In an historic first, ISO-New England may rewrite its market rules for regional electricity sales to account for carbon emissions and climate change. CLF is proud to be deeply involved in this remarkable effort.
What Is the ISO?
The Independent System Operator-New England (ISO-NE or just ISO) is the entity that runs the New England electricity grid in real time. It also operates the electricity markets that ultimately set the price we pay for electricity in the six New England states. (For background information on what the ISO does and why it is important, see this Primer, especially Chapter 3 on the ISO, Chapter 5 on how the ISO sets electricity prices, and Chapter 6 on the ISO-run Forward Capacity Market.)
Historically, the ISO has used only two criteria in operating the New England electricity markets: (1) system reliability (“keeping the lights on”), and (2) least cost (protecting ratepayers).
Integrating Markets and Public Policy
Those two criteria may no longer be enough, however. Today, all six New England states have carbon-emission-reduction goals, stemming from public policy concerns about climate change. Although the goals are not mandatory in every state, each state does seek to reduce its carbon emissions by 80% by 2050. As a result, the New England states have increasingly been mandating or authorizing contracts for renewable energy outside the ISO-run wholesale electricity markets. For example, Deepwater Wind in Block Island Sound, the nation’s first-in-the-water offshore wind project, was built as a result of a 2009 Rhode Island state law mandate. This past summer, the Massachusetts legislature passed a law calling for procurement of 1,600 megawatts of offshore wind power and an additional 1,200 megawatts of other renewables – land-based wind, solar, and/or hydro power.
In spring 2016, the ISO-NE initiated a so-called “IMAPP” process. IMAPP is an acronym that stands for “Integrating Markets and Public Policy.” The purpose of IMAPP is to explore whether these and other out-of-market renewable contracts could be brought into the ISO-run wholesale markets, thus literally integrating the ISO-operated wholesale markets with state public policies on climate and carbon reduction.
If successful, this would be the first time that the ISO-run markets for electricity and capacity would take account of more than system reliability and least cost. More specifically, if IMAPP is successful, the ISO-run markets would also seek to reduce carbon emissions in order to help the six New England states meet their climate goals of 80% reduction of carbon by 2050.

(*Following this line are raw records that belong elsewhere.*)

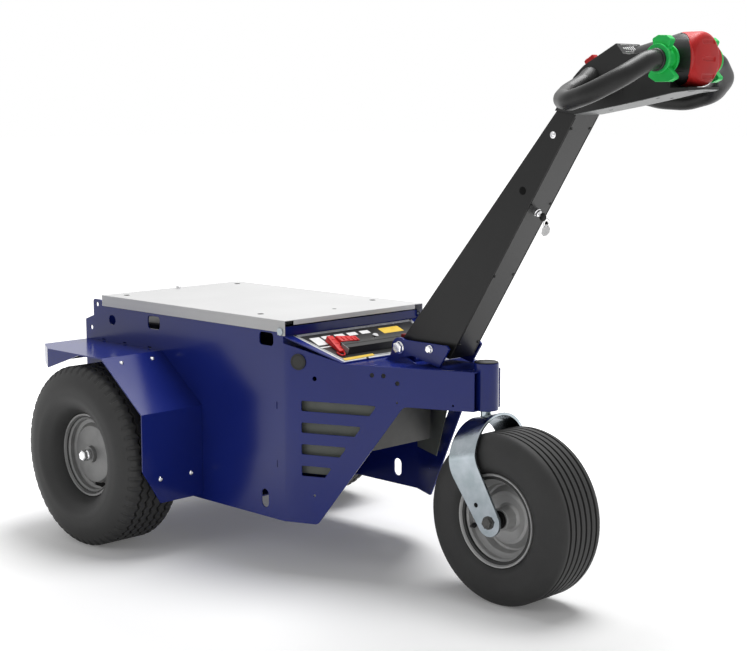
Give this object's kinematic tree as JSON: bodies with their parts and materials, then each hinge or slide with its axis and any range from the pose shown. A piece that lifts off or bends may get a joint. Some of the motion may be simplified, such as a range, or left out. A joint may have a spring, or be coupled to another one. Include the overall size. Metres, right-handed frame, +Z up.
{
  "type": "electric tow tractor",
  "caption": "Pedestrian electric tow tractor: folded sheet chassis on two driven wheels and a steering castor, with a hinged lid and a sloped tiller.",
  "frame": {"origin": "middle of the bounding box, on the floor", "axes": "+X towards the castor and the tiller head, +Z up, +Y to the left"},
  "size_m": [1.504, 0.752, 1.047],
  "materials": {
    "blue_paint": "gloss enamel",
    "white_paint": "satin powder coat",
    "black_paint": "satin powder coat",
    "rim_paint": "silver grey lacquer",
    "grey_sheet": "matt sheet metal",
    "cast_grey": "cast housing",
    "zinc": "bright zinc plate",
    "chrome": "polished",
    "tyre": "black rubber",
    "dash": "printed control plate",
    "battery_case": "plain plastic case",
    "black_plastic": "fine grained plastic",
    "grip_rubber": "smooth soft grip",
    "red_plastic": "satin red plastic",
    "green_plastic": "satin green plastic"
  },
  "bodies": {
    "chassis": {"side_panel_left": "blue_paint", "side_panel_right": "blue_paint", "fender_left": "blue_paint", "fender_right": "blue_paint", "chassis_tray": "blue_paint", "front_bulkhead": "blue_paint", "nose_plate": "blue_paint", "head_tube": "blue_paint", "pivot_lug": "blue_paint", "dash_panel": "dash", "battery_pack": "battery_case", "drive_unit": "cast_grey", "controller_box": "grey_sheet", "cable_plug": "black_plastic", "battery_connector": "red_plastic", "dash_bar": "black_plastic", "key_switch": "chrome", "lid_hinge_pins": "zinc"},
    "fork": {"castor_fork": "zinc", "kingpin": "zinc", "castor_axle": "zinc", "castor_spacers": "black_plastic"},
    "castor_wheel": {"castor_tyre": "tyre", "castor_rim": "rim_paint"},
    "rear_wheel_left": {"rear_tyre_left": "tyre", "rear_rim_left": "rim_paint", "rear_axle_left": "zinc"},
    "rear_wheel_right": {"rear_tyre_right": "tyre", "rear_rim_right": "rim_paint", "rear_axle_right": "zinc"},
    "lid": {"lid_panel": "white_paint", "lid_knob": "zinc"},
    "tiller": {"tiller_bracket": "blue_paint", "tiller_arm": "black_paint", "pivot_bolts": "zinc", "head_shell": "black_plastic", "stop_button": "red_plastic", "grip_loop_left": "grip_rubber", "grip_loop_right": "grip_rubber", "throttle_left": "green_plastic", "throttle_right": "green_plastic", "mode_switch": "red_plastic", "tiller_lock": "chrome"}
  },
  "joints": [
    {"name": "castor_swivel", "type": "hinge", "parent": "chassis", "child": "fork", "pos_m": [0.2743, 0, 0.3557], "axis": [0, 0, 1], "continuous": true},
    {"name": "castor_roll", "type": "hinge", "parent": "fork", "child": "castor_wheel", "pos_m": [0.3473, 0, 0.163], "axis": [0, 1, 0], "continuous": true},
    {"name": "roll_left", "type": "hinge", "parent": "chassis", "child": "rear_wheel_left", "pos_m": [-0.548, 0.3, 0.1923], "axis": [0, 1, 0], "continuous": true},
    {"name": "roll_right", "type": "hinge", "parent": "chassis", "child": "rear_wheel_right", "pos_m": [-0.548, -0.3, 0.1923], "axis": [0, 1, 0], "continuous": true},
    {"name": "lid_hinge", "type": "hinge", "parent": "chassis", "child": "lid", "pos_m": [-0.087, 0, 0.489], "axis": [0, 1, 0], "range_deg": [0, 60]},
    {"name": "tiller_tilt", "type": "hinge", "parent": "chassis", "child": "tiller", "pos_m": [0.093, 0, 0.461], "axis": [0, -1, 0], "range_deg": [0, 32]}
  ]
}
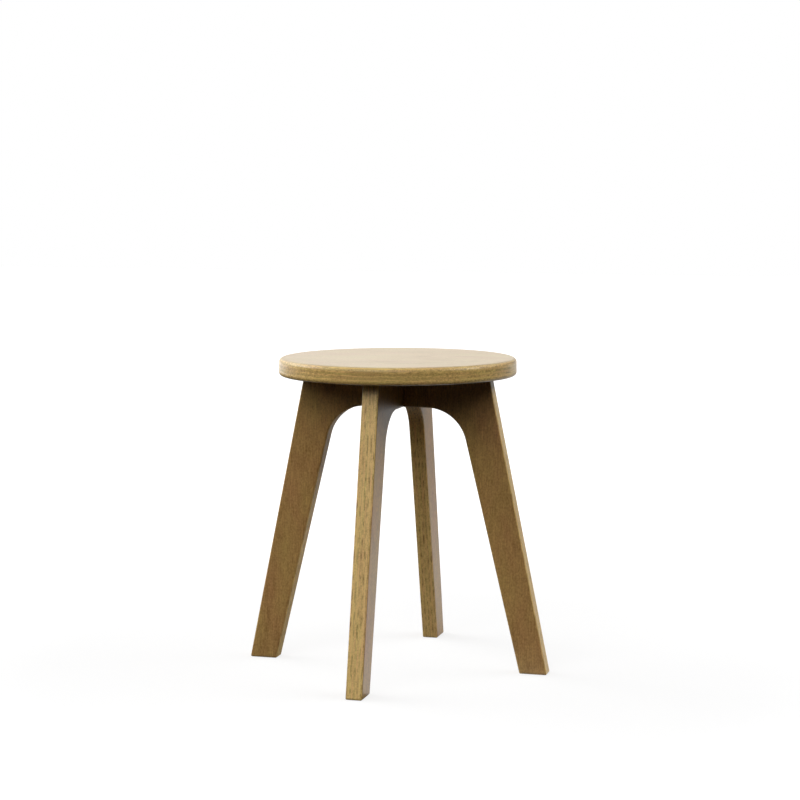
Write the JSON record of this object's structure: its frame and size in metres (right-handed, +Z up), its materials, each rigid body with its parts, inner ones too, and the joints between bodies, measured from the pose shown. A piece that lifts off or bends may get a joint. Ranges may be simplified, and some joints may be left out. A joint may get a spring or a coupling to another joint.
{
  "type": "stool",
  "caption": "Round-seated plywood stool on arched leg frames halved into each other at right angles, with splayed tapering legs and a rounded rim.",
  "frame": {"origin": "on the floor, midway between the feet, under the middle of the seat", "axes": "+Z up through the middle of the seat; +X towards the right leg and -Y towards the front leg, each along one of the crossing leg frames"},
  "size_m": [0.4578, 0.4578, 0.461],
  "materials": {
    "seat_plywood": "pale plywood with a matt clear coat, its layers showing round the rim",
    "frame_plywood": "plywood with a matt clear coat, figured on its faces and layered on its edges",
    "dowel_wood": "bare hardwood with pressed grooves",
    "screw_steel": "zinc plated",
    "plug_wood": "sanded flush, matt clear coat"
  },
  "bodies": {
    "root": {"seat": "seat_plywood", "left_right_leg_frame": "frame_plywood", "front_back_leg_frame": "frame_plywood", "seat_dowels": "dowel_wood", "seat_screws": "screw_steel", "screw_hole_plugs": "plug_wood"}
  },
  "joints": []
}
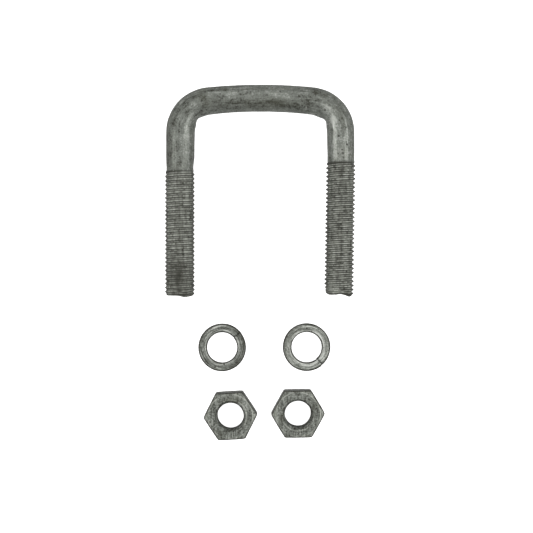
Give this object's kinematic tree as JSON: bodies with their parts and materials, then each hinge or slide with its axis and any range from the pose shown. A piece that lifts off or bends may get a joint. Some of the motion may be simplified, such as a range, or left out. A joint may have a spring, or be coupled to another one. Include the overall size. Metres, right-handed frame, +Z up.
{
  "type": "u-bolt",
  "caption": "Square-bend galvanised steel U-bolt, threaded on both legs, with loose spring washers and hexagon nuts for clamping a bar or tube to a plate or beam.",
  "frame": {"origin": "on the surface that the pieces lie on, at the middle of the whole lay-out seen from above", "axes": "+Z up from that surface; +Y from the leg tips to the crossbar, along the legs; +X from the left leg to the right one"},
  "size_m": [0.0782, 0.1454, 0.0122],
  "materials": {
    "galvanised_bar": "matt hot-dip zinc coating, mottled grey",
    "galvanised_washer": "matt hot-dip zinc coating, mottled grey",
    "galvanised_nut": "matt hot-dip zinc coating, mottled grey"
  },
  "bodies": {
    "u_bolt": {"u_bolt": "galvanised_bar"},
    "spring_washer_left": {"spring_washer_left": "galvanised_washer"},
    "spring_washer_right": {"spring_washer_right": "galvanised_washer"},
    "hex_nut_left": {"hex_nut_left": "galvanised_nut"},
    "hex_nut_right": {"hex_nut_right": "galvanised_nut"}
  },
  "joints": [
    {"name": "washer_travel_left", "type": "slide", "parent": "u_bolt", "child": "spring_washer_left", "axis": [0, 0, 1], "range_m": [0, 0.0525]},
    {"name": "nut_turn_left", "type": "hinge", "parent": "spring_washer_left", "child": "hex_nut_left", "pos_m": [-0.01224, -0.06285, 0], "axis": [0, 0, 1], "range_deg": [0, 10800]},
    {"name": "washer_travel_right", "type": "slide", "parent": "u_bolt", "child": "spring_washer_right", "axis": [0, 0, 1], "range_m": [0, 0.056]},
    {"name": "nut_turn_right", "type": "hinge", "parent": "spring_washer_right", "child": "hex_nut_right", "pos_m": [0.01536, -0.06203, 0], "axis": [0, 0, 1], "range_deg": [0, 11520]}
  ],
  "couplings": [
    {"joint": "washer_travel_left", "follows": "nut_turn_left", "m_per_rad": 0.00027852},
    {"joint": "washer_travel_right", "follows": "nut_turn_right", "m_per_rad": 0.00027852}
  ]
}
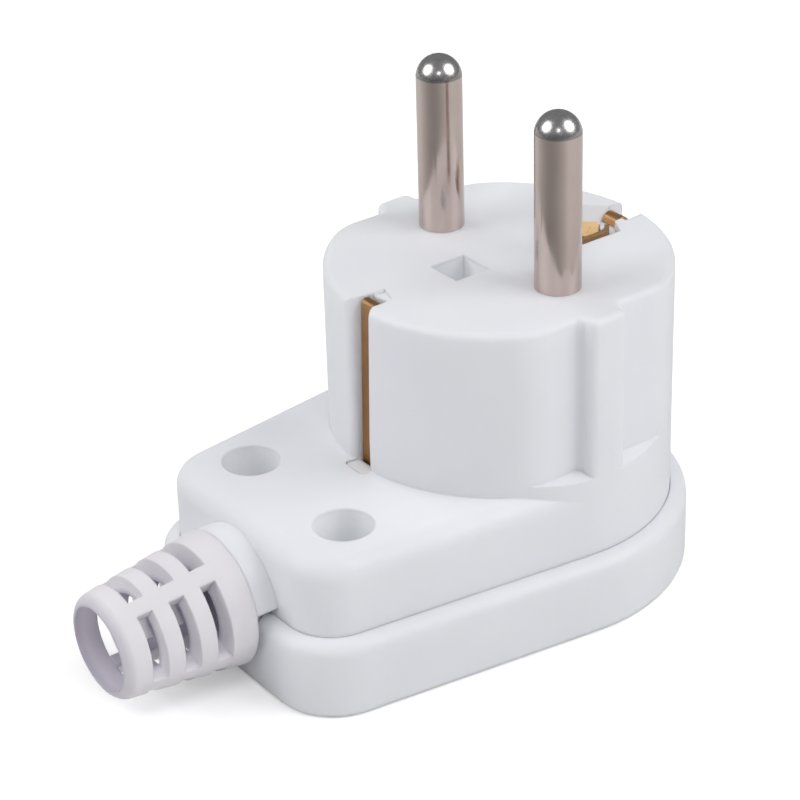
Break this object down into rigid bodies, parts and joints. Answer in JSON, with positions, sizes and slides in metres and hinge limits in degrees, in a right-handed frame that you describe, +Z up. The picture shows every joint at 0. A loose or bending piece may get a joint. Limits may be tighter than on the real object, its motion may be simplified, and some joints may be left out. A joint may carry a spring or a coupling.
{
  "type": "type f plug",
  "caption": "Right-angle type F mains plug standing on its flat base cover: round pin body with contact pins up, side earth clips, screwed flange and a slotted cord boot.",
  "frame": {"origin": "on the underside of the base cover, below the point midway between the two pins, which is the centre of the round pin body", "axes": "+Z up along the pins, X along the cord axis with the cord boot toward -X, Y along the line through the two pins"},
  "size_m": [0.0705, 0.0398, 0.0543],
  "materials": {
    "housing_plastic": "satin moulded",
    "cover_plastic": "satin moulded",
    "clamp_plastic": "satin moulded",
    "boot_rubber": "matt soft plastic",
    "pin_plating": "nickel plated, drawn along the pin",
    "earth_copper": "bare rolled strip",
    "earth_bronze": "bare rolled strip",
    "screw_steel": "zinc plated"
  },
  "bodies": {
    "root": {"upper_housing": "housing_plastic", "base_cover": "cover_plastic", "contact_pin_left": "pin_plating", "contact_pin_right": "pin_plating", "pin_screw_left": "screw_steel", "pin_screw_right": "screw_steel", "earth_strap": "earth_copper", "earth_socket_spring": "earth_bronze", "earth_rivet": "earth_bronze", "earth_washer": "screw_steel", "earth_nut": "screw_steel", "earth_screw": "screw_steel", "cord_clamp_bar": "clamp_plastic", "cord_clamp_screw_left": "screw_steel", "cord_clamp_screw_right": "screw_steel", "housing_screw_left": "screw_steel", "housing_screw_right": "screw_steel", "cord_boot": "boot_rubber"}
  },
  "joints": []
}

Many stakeholders (including several of the big energy companies) have developed proposals for exactly how the ISO might re-write its rules to account for carbon emissions; nearly all of the proposals presented thus far have addressed either the energy market or the capacity market, but not both. CLF has its own IMAPP proposal that is unique in that it addresses both the energy market and the capacity market.
CLF’s Two-Part IMAPP Proposal
The most important component of CLF’s IMAPP proposal is to put a price on carbon in the energy market. More specifically, CLF proposes to put a relatively high price on carbon, starting at $61 per ton, the Social Cost of Carbon (a calculation of the economic damages associated with climate change) as recently determined by the EPA. This price could be ratcheted up over time in order to ensure that the ISO-run electricity markets are keeping up with the states’ public policy goals on carbon reduction.
Putting a price on carbon would immediately produce economic incentives to avoid carbon emissions in operating the New England electricity grid. For example, when the ISO uses its traditional criterion of turning on the cheapest power generators first, having a price on carbon would make low-emitting generators more economical (and therefore more likely to be turned on) than higher-emitting generators like gas-fired plants. In the longer term, putting a real price on carbon in the energy market would create an economic incentive to build low or non-emitting resources, such as wind farms, and create an economic disincentive to build (or continue operating) high-emitting resources, like fossil fuel plants.
(Find more information on CLF’s proposed carbon price in the energy market here.)
The second component of CLF’s IMAPP proposal would create economic incentives in the capacity market for developers to build new zero-emitting resources. Here, zero-emitting generators would receive additional revenue from the ISO that dirty generators would not receive. This economic incentive to build zero-emitting generators would help to ensure that the region’s future climate goals would be achievable.
(Find more information about this second part of CLF’s IMAPP proposal, pertaining to the Forward Capacity Market, here.)
CLF believes that the two separate parts of its IMAPP proposal fit together well to make a coherent whole. The price on carbon in the energy market creates immediate incentives to use clean generation instead of dirty generation; providing economic incentives to build clean generation in the future helps ensure that there will be enough renewable energy on the system to reduce carbon emissions by 80% regionwide by 2050. And, importantly, CLF’s two-part IMAPP proposal would meld seamlessly with the ISO’s long-standing obligations to run the electricity grid reliably (keep the lights on) and economically – while also helping the six New England states meet their climate goals.
Looking to the Future
The world of ISO-run wholesale electricity markets can be confusing. But how our electricity is produced is of central importance to whether we can achieve our carbon reduction targets and our climate goals. In future blogs, I will provide updates on the ISO’s IMAPP process.